## begin SOURCE EXCERPT

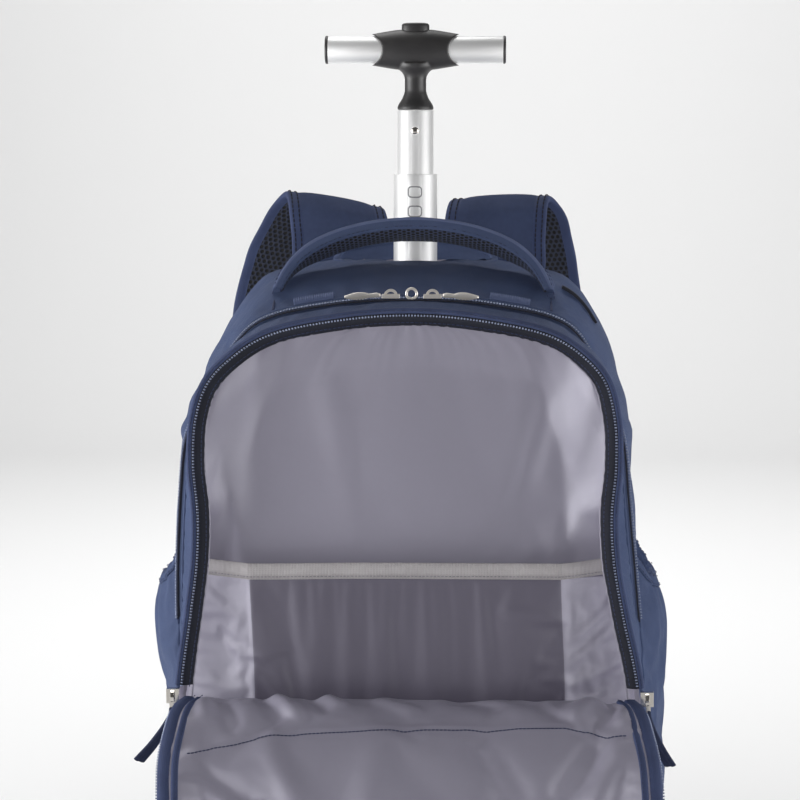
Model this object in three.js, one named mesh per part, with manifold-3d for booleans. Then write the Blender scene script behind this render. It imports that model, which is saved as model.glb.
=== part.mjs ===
// A wheeled backpack that stands on two wheels and two feet. Its front compartment is unzipped, the
// front flap is folded down to the ground, and the single-pole handle is partly drawn out.
// Millimetres, +Z up, +X to the right seen from the front, +Y towards the wearer's back.
import * as THREE from "three";
import { mergeVertices } from "three/addons/utils/BufferGeometryUtils.js";
import Module from "manifold-3d";

const wasm = await Module();
wasm.setup();

// Clearances and sheet thicknesses
const gap = 0.3; // between pieces that are sewn or seated together
const seat = 0.6; // between a curved piece and the curved cloth that it lies on
const cloth = 2; // navy outer fabric with its backing
const liningCloth = 1.4; // grey lining and its foam
const outlineSteps = 52; // points round each outline of the bag

// The bag's body
const bagHalfWidth = 166;
const bagBottom = 24;
const bagTop = 493;
const frontDepth = 41; // from the open rim back to the main compartment
const mainDepth = 117; // from there back to the back panel
const backPad = 12; // padded back panel
const rimHalfWidth = 0.964 * bagHalfWidth;
const rimTop = 464;
const foldHeight = 198; // where the front flap folds over
const bucketBulge = 36; // how far the front stands out below the fold

// Depths, from the join between the two compartments
const joinY = 0;
const rimY = joinY - frontDepth;
const backY = joinY + mainDepth;
const backOuterY = backY + backPad;

// The telescoping handle
const poleSetback = 21; // from the pole's centre to the back panel
const poleY = backY - poleSetback;
const tubeWall = 1.3;
const tubeClearance = 1.5; // radial, between one tube and the next
const innerTubeRadius = 13.1;
const innerTubeLength = 270;
const middleTubeLength = 290;
const middleTubeTop = bagTop + 60;
const innerTubeDrawn = 46; // inner tube showing above the middle one
const baseTubeTop = bagTop - 25;
const glideHeight = 14;
const slotHalfWidth = 56;
const slotHalfDepth = 18.6;

// The T-shaped grip
const gripHeight = 43.5; // from the top of the inner tube to the grip's axis
const gripHalfLength = 65.5;
const barRadius = 9.8;
const hubHalfLength = 32;
const hubHalfHeight = 15;
const hubHalfDepth = 13.5;
const neckRadius = 7.8;
const scallopRadius = 12;
const scallopCentre = 36;
const plugLength = 9;
const capThickness = 2;
const barStart = 14; // inner end of each grip bar, inside the hub
const buttonHalfWidth = 10;
const buttonHalfDepth = 6.5;
const buttonRise = 4.4;
const buttonDepth = 7;
const buttonTravel = 3;
const catchRadius = 2.7;
const catchDome = 1.1;
const catchDrop = 14.5; // below the top of the inner tube
const catchLength = 7;
const windowWidth = 9.4;
const windowHeight = 7.2;
const windowDrops = [12.6, 26.6]; // below the top of the middle tube

// The base and its wheels
const wheelRadius = 30;
const wheelWidth = 24;
const wheelX = bagHalfWidth - 32;
const wheelY = backY - 7;
const axleRadius = 3;
const tyreThickness = 8;
const wellWall = 3;
const wellClearance = 4;
const trayFloor = 4;
const footHeight = 18;
const footX = wheelX - 22;

// Cloth pieces
const sleeveTop = foldHeight + 0.342 * (rimTop - foldHeight);
const sleeveStand = 24; // how far the inner sleeve stands off the lining
const sleeveFlatHalf = 0.675 * rimHalfWidth;
const flapReach = 186; // how far the flap's route runs forward
const flapCloth = 2.6;
const flapLip = 9; // how far its edge stands up
const flapDrift = 10; // how far its end lies to the right
const bindingHeight = 11;
const pocketTop = 290;
const pocketSag = 22; // how far its hem hangs below its seams
const pocketBottom = 74;
const pocketBulge = 15;
const pocketHem = 9;
const pocketCloth = 1.5;
const hemCloth = 2.6; // doubled cloth of a hem
const zipWidth = 10;
const mainZipFoot = 242;
const tapeWidth = 9;
const coilRadius = 1.5;
const coilRise = 1;
const tapeCloth = 1;
const bailLength = 13;
const pullerCloth = 2.6;
const ringRadius = 4.8;
const handleHalfSpan = 0.584 * bagHalfWidth;
const handleRise = 42;
const handleWidth = 31;
const handleThickness = 12;
const handleLean = 0.3; // how far the arch leans back for each unit of height
const strapWidth = 76;
const strapThickness = 11;
const strapFoot = 205; // lower end of the padded part
const strapBow = 46; // how far the strap bows away from the back
const strapRootX = 0.35 * bagHalfWidth;
const anchorX = bagHalfWidth - 28; // where the webbing is sewn to the bag's lower corner
const strapFootX = anchorX - 20;
const webbingWidth = 25;
const webbingThickness = 1.6;
const buckleBar = 3;
const buckleLength = 24;
const anchorZ = 96;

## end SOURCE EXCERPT

* **TASK STATEMENT**:
Tally up the lines of the listing containing the word "manifold". Give only the total.

* **RESPONSE TO THE TASK**:
2